People wrote, "Director Harold Ramis, who co-wrote the film with Brian Doyle-Murray, never stoops for an easy laugh. He seems capable, however, of making a movie with more momentum than this."

Roger Ebert of the Chicago Sun-Times gave the film 2 stars out of 4 stars, and wrote, "The movie never really comes together, and I think the fault for that begins with Williams. When the star of a movie seems desperate enough to depend on one-liners, can the rest of the cast be blamed for losing confidence in the script?"

Dave Kehr of the Chicago Reader wrote, "Moranis and Levy get most of the laughs as a pair of geeky business partners desperately on the make for beach bunnies; Williams is saddled with a lot of soggy insult humor that doesn't really let him show his gifts."

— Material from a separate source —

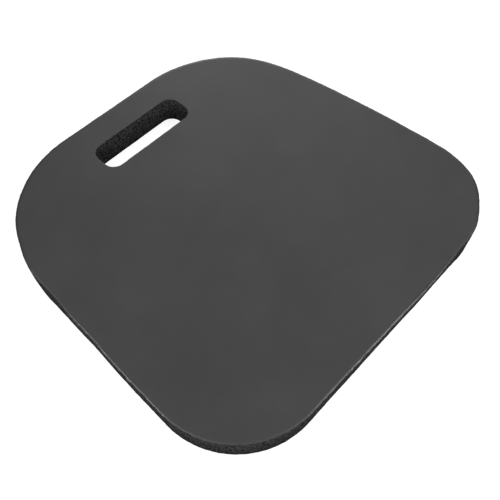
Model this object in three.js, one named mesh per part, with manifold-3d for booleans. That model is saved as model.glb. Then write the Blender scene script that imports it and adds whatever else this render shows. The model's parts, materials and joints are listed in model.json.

Ramis said, "We thought Club Paradise had a good chance at the box office. But we were the fourth Caribbean comedy out that year, and none of them did any business. The casting ended up being diametrically opposed to what was intended. It was intended for Bill Murray and John Cleese, with Bill as the laid-back guy and Cleese as the over-the-top guy, and we ended up with Robin Williams and Peter O'Toole, with O'Toole as the laid-back guy and Robin the over-the-top guy. The polarities shifted, and it was probably not as interesting or as solid as it might have been if Bill and Cleese were there."

Peter O'Toole's performance in the film earned a nomination for the Golden Raspberry Award for Worst Supporting Actor, but lost to Jerome Benton for Under the Cherry Moon at the 7th Golden Raspberry Awards.